**Recorded data**
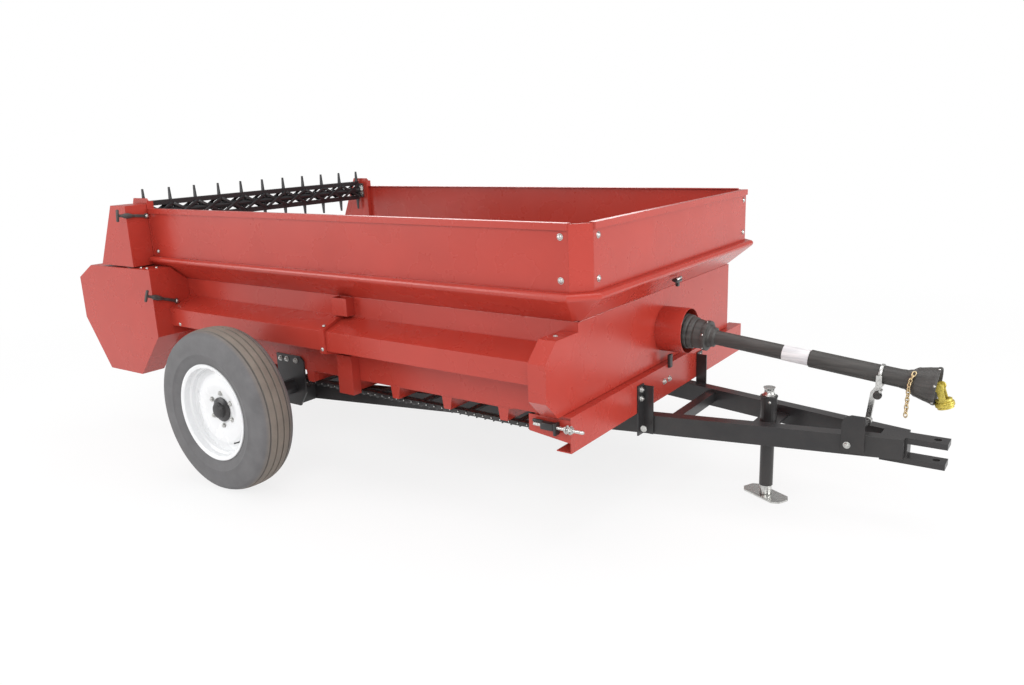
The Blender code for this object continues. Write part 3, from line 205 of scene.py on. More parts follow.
--
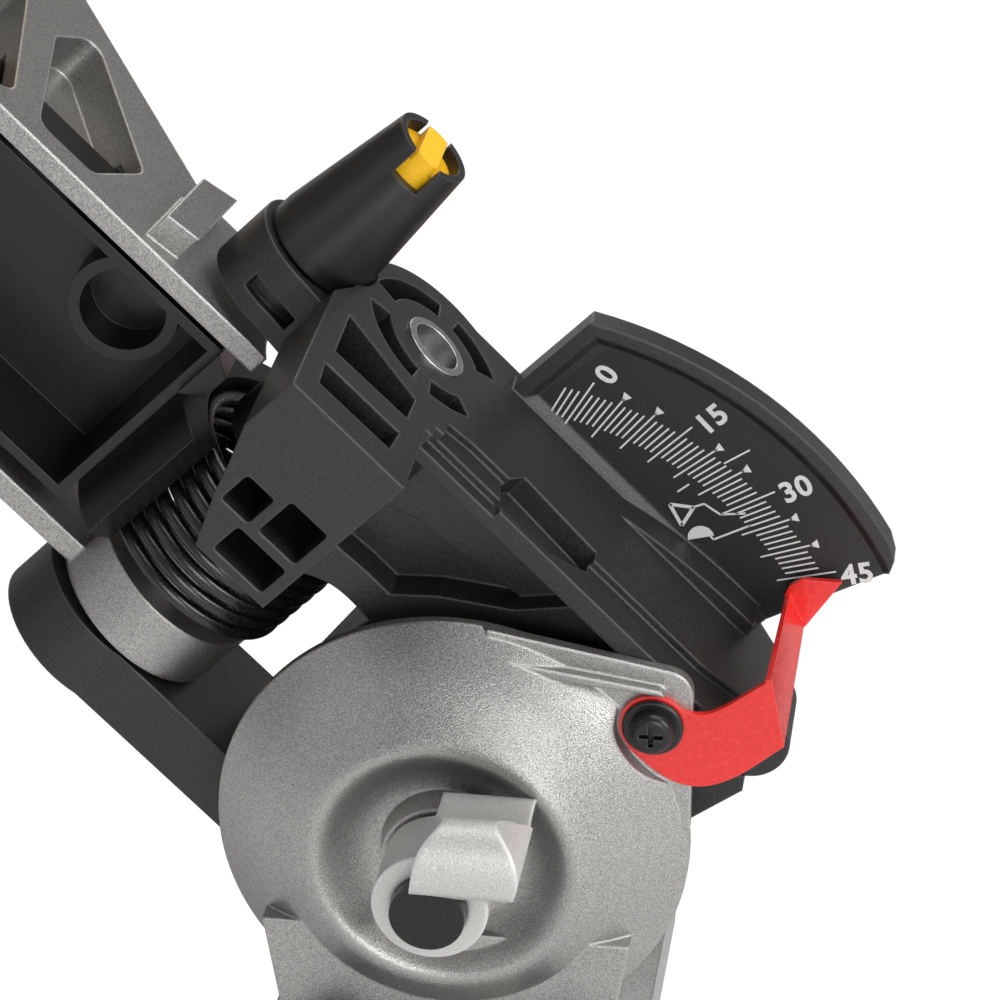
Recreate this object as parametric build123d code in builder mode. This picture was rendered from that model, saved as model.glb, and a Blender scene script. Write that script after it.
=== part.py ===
--
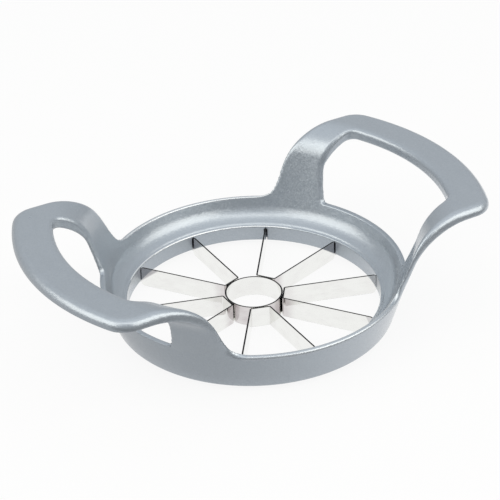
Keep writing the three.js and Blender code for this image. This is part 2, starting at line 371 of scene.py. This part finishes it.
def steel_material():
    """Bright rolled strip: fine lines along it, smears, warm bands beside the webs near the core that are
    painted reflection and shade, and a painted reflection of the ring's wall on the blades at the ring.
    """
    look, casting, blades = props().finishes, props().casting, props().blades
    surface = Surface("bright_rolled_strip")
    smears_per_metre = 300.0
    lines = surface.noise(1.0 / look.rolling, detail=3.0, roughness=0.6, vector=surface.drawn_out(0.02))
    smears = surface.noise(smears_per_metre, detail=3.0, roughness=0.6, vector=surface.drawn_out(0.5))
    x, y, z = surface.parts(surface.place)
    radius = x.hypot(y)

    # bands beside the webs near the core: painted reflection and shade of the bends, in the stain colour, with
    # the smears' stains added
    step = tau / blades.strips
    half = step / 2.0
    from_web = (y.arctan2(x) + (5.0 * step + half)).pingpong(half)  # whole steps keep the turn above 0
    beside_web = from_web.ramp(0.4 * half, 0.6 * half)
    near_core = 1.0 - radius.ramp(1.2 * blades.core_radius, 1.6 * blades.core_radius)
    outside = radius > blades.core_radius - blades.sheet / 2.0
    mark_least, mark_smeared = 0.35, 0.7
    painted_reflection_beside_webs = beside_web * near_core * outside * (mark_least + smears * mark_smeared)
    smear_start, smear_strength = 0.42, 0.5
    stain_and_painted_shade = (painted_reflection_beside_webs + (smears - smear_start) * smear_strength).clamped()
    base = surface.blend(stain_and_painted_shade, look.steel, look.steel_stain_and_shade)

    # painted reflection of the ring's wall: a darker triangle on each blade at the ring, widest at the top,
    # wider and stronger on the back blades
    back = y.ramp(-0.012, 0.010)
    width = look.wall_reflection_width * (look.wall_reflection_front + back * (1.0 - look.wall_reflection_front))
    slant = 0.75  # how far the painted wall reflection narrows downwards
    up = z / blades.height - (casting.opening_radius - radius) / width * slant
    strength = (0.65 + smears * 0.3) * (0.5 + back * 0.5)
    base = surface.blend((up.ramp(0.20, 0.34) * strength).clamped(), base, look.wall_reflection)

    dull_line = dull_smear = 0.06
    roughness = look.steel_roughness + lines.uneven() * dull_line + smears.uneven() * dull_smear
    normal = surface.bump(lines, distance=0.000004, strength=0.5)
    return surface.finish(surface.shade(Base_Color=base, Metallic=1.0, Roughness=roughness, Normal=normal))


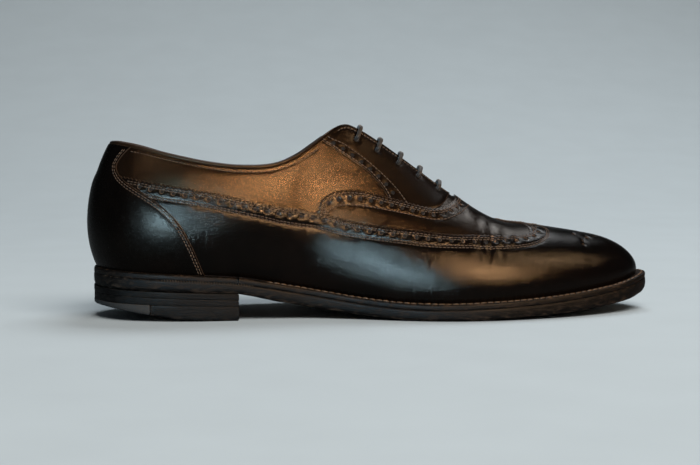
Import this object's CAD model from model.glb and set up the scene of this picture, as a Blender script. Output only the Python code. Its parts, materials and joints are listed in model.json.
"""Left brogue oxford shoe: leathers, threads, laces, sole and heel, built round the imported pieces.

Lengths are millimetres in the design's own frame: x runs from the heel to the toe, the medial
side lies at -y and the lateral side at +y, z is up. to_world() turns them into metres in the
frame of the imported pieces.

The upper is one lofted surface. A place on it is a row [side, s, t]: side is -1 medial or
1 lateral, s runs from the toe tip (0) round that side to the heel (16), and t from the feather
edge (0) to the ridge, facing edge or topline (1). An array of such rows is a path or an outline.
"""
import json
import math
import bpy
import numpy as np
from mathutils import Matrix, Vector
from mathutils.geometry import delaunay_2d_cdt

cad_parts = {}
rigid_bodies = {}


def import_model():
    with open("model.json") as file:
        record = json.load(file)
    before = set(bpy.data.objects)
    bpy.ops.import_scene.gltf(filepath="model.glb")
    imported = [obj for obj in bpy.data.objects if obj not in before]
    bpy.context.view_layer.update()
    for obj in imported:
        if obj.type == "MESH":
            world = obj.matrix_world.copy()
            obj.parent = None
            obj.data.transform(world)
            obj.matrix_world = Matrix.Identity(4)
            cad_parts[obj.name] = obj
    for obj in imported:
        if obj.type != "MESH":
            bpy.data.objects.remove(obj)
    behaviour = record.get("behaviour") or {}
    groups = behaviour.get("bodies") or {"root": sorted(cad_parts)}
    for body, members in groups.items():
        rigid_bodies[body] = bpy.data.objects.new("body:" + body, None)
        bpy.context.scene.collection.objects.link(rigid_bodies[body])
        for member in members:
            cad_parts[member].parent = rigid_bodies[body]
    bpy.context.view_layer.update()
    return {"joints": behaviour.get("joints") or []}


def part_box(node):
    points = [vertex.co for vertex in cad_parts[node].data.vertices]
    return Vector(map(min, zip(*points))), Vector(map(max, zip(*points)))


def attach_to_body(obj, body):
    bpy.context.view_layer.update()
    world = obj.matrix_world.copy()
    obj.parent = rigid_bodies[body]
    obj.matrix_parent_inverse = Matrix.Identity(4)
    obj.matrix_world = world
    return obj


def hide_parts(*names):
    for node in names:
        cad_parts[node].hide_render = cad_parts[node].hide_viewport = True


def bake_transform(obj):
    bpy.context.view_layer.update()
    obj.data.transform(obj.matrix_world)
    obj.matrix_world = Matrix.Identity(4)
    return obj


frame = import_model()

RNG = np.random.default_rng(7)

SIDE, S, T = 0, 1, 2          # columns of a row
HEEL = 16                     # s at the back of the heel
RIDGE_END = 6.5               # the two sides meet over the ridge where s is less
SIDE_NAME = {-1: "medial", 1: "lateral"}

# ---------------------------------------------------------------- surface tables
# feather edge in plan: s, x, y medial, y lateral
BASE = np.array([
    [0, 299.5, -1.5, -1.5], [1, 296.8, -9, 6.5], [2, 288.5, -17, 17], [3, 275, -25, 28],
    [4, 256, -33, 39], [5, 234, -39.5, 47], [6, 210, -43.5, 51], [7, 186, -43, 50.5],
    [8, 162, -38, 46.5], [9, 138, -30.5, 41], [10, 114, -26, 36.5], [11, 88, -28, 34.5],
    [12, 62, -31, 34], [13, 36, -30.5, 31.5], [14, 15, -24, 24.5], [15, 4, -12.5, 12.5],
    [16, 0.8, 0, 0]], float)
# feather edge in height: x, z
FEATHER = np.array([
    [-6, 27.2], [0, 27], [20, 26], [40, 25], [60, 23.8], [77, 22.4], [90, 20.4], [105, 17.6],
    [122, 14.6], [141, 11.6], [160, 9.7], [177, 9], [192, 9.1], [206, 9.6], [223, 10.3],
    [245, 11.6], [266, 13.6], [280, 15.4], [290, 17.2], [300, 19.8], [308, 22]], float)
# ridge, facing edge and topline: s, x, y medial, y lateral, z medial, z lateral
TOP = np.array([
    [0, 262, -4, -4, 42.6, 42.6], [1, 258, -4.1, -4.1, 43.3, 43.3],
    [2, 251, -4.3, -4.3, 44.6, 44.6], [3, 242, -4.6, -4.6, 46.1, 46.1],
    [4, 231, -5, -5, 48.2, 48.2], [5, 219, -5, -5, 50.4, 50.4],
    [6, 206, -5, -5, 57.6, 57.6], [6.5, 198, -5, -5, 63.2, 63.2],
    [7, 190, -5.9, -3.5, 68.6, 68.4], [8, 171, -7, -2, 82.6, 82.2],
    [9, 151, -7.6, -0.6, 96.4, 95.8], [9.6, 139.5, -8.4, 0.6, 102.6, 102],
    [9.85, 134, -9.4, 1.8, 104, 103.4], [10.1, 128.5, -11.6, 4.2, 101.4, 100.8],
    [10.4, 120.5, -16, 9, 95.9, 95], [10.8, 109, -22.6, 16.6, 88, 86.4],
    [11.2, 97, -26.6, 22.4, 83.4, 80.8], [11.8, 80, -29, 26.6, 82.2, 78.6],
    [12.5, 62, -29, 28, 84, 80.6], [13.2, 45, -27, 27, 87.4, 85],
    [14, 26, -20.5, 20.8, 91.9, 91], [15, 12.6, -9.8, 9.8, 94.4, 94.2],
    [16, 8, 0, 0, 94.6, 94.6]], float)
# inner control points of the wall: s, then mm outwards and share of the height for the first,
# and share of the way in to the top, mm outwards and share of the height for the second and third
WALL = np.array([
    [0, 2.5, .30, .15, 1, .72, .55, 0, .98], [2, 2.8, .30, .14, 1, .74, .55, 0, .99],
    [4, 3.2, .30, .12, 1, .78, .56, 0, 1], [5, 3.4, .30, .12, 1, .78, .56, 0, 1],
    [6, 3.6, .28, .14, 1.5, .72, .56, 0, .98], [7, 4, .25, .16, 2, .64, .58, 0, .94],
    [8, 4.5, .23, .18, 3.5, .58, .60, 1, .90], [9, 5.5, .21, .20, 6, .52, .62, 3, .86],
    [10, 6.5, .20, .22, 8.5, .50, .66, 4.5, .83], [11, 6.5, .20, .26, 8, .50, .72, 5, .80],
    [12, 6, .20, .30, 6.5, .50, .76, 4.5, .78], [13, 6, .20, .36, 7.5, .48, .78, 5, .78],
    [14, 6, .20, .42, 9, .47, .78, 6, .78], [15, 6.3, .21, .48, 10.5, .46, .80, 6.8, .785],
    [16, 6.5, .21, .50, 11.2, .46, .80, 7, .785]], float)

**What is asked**
Identify and list each line with the word "this".

**Task result**
The Blender code for this object continues. Write part 3, from line 205 of scene.py on. More parts follow.
Recreate this object as parametric build123d code in builder mode. This picture was rendered from that model, saved as model.glb, and a Blender scene script. Write that script after it.
Keep writing the three.js and Blender code for this image. This is part 2, starting at line 371 of scene.py. This part finishes it.
Import this object's CAD model from model.glb and set up the scene of this picture, as a Blender script. Output only the Python code. Its parts, materials and joints are listed in model.json.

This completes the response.